Sleeping on the thorn

I THINK the Shoura Council members were late with their harsh criticism of the Human Rights Commission (HRC).

Sleeping on the thorn


Abdo Khal




I THINK the Shoura Council members were late with their harsh criticism of the Human Rights Commission (HRC). The commission reminds me of the famous Arab proverb, “Too much noise without ado”; and the English proverb, “An empty vessel makes much noise”.

The commission has either delayed or neglected looking at the complaints reaching it. Out of more than 12,000 complaints, the commission only settled about 5,000.

The rest represents the thousands of families and individuals still anxiously waiting for the commission to consider their cases and deliver justice for them.

Am I not right when I say that the Shoura Council was late in holding the commission responsible for its apathy and bad performance? The reality shows that I am absolutely right. A large number of citizens are extremely disappointed with the HRC.

When the HRC and the National Society for Human Rights (NSHR) were established, people were exulted because they believed there would be no more violations of their human rights. They believed the two organizations would end their sufferings resulting from various injustices and violations of their human rights, but they could not be more wrong.

A short while after their establishment, the two organizations became offices to handle incoming and outgoing mail.

They wait until they receive complaints to start moving. All they do is start corresponding with the concerned ministry or government department. The issue ends one of two ways. Either there will be a response from the ministry against which the complaint was made (which is very rare) or a continuation of the protracted correspondences.

The ministry will bend the neck of the law to acquit itself and put the blame on the complainant.

Through legal ploys, a number of issues are either foiled or delayed. Therefore, the two human rights organizations are no longer the bodies that victims of human rights violations and injustices will resort to, especially when it comes to usurped personal rights.

The two organizations never take the initiative to look for human rights issues to adopt but they wait idly for the complaints to reach them in their offices to begin their work of routine correspondence.

Before the two organizations were created, we used to do this work by ourselves. We used to write our complaints in letters to the ministries or government departments and wait for their replies. So what new things do the two organizations offer?

Now all the two organizations are doing is to direct the complainants to where they should go. They very rarely intervene to make a difference.

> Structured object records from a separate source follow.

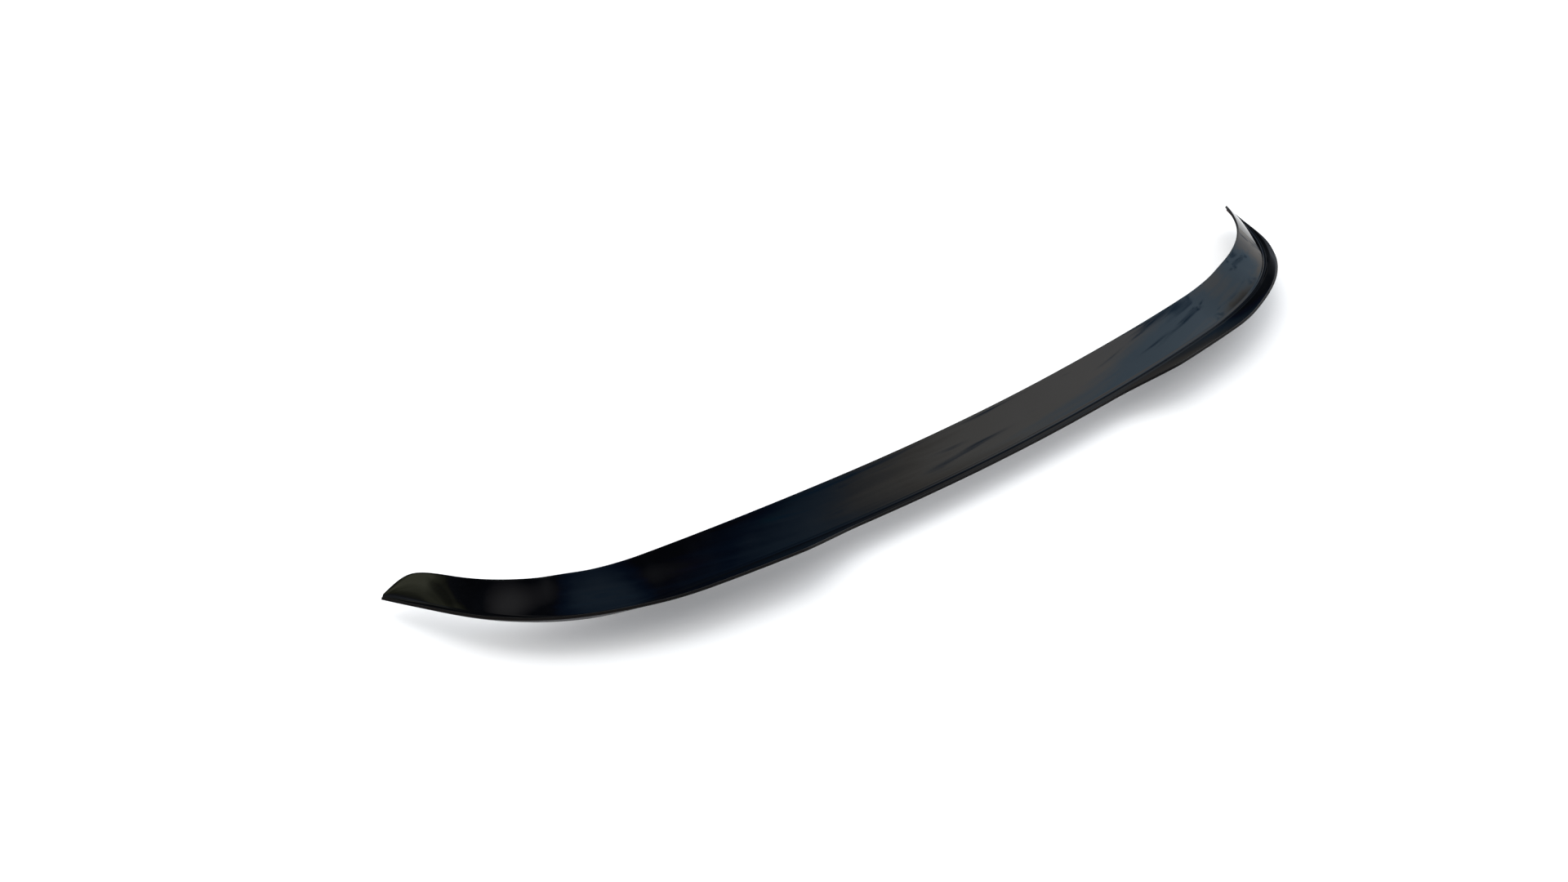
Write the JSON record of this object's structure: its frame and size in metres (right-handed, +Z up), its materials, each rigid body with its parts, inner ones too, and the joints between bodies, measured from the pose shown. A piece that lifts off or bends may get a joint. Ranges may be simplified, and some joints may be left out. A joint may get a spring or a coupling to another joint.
{
  "type": "stick-on rear spoiler cap",
  "caption": "Thin folded gloss black lip that tapes onto the rear edge of a boot lid, with a notched free edge and pointed ends that wrap round the corners.",
  "frame": {"origin": "middle of the bonding face at mid-span", "axes": "+X along the span, +Y forward towards the car, +Z up"},
  "size_m": [1.2006, 0.2238, 0.0367],
  "materials": {
    "gloss_abs": "high gloss, self-coloured black cap layer",
    "matte_abs": "matte, fine grained black sheet",
    "acrylic_foam": "dark grey closed-cell foam",
    "liner_film": "pink satin film"
  },
  "bodies": {
    "cap": {"gloss_skin": "gloss_abs", "shell_core": "matte_abs", "centre_foam_tape": "acrylic_foam", "left_foam_tape": "acrylic_foam", "right_foam_tape": "acrylic_foam"},
    "centre_liner": {"centre_release_liner": "liner_film"},
    "left_liner": {"left_release_liner": "liner_film"},
    "right_liner": {"right_release_liner": "liner_film"}
  },
  "joints": [
    {"name": "centre_liner_peel", "type": "slide", "parent": "cap", "child": "centre_liner", "axis": [0, 0.98, -0.199], "range_m": [0, 0.05]},
    {"name": "left_liner_peel", "type": "slide", "parent": "cap", "child": "left_liner", "axis": [0, 0.98, -0.199], "range_m": [0, 0.05]},
    {"name": "right_liner_peel", "type": "slide", "parent": "cap", "child": "right_liner", "axis": [0, 0.98, -0.199], "range_m": [0, 0.05]}
  ]
}
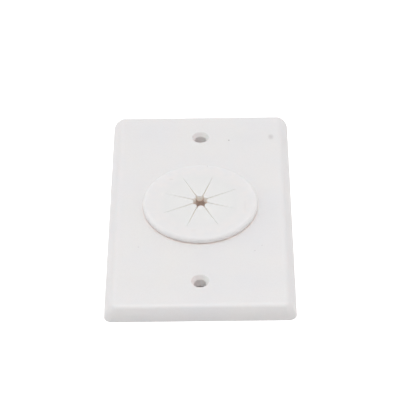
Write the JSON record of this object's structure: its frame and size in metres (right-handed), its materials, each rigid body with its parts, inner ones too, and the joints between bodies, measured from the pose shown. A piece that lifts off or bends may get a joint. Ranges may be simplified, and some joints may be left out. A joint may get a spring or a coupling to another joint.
{
  "type": "grommet wall plate",
  "caption": "White one-gang wall plate with a soft slit-finger grommet that closes around cables passing through the wall",
  "frame": {"origin": "middle of the plate's back, in the plane of the wall it is screwed to", "axes": "X across the plate, Y up the plate, Z out of the wall towards the room"},
  "size_m": [0.0698, 0.1142, 0.0081],
  "materials": {
    "plate_plastic": "satin moulded plastic",
    "grommet_rubber": "matt soft elastomer"
  },
  "bodies": {
    "root": {"wall_plate": "plate_plastic", "grommet": "grommet_rubber"}
  },
  "joints": []
}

When they do care and really move, the two organizations will select a lawyer to support you. The lawyer has a price that you should pay. So all that the two organizations will do is to help you in the choice of a lawyer and then they leave you on your own with him. You can do this job alone without their help.

Regretfully, some of the lawyers who are cooperating with the two human rights organizations are very costly. They have high fees that you, not the organization, will have to bear.

If the two organizations played the two roles of selecting a lawyer and paying his fees, this would be acceptable and lead to the settlement of a number of issues.

There is virtually no meaning for the existence of the two organizations if their entire role is to guide you toward a certain lawyer and then leave you on your own with him.

When the two organizations do take up causes, their support will end in a news story and a picture in the newspapers, nothing more. I think the two human rights organizations will do a lot better if they kindly take into consideration all the remarks and observations made by the Shoura Council members.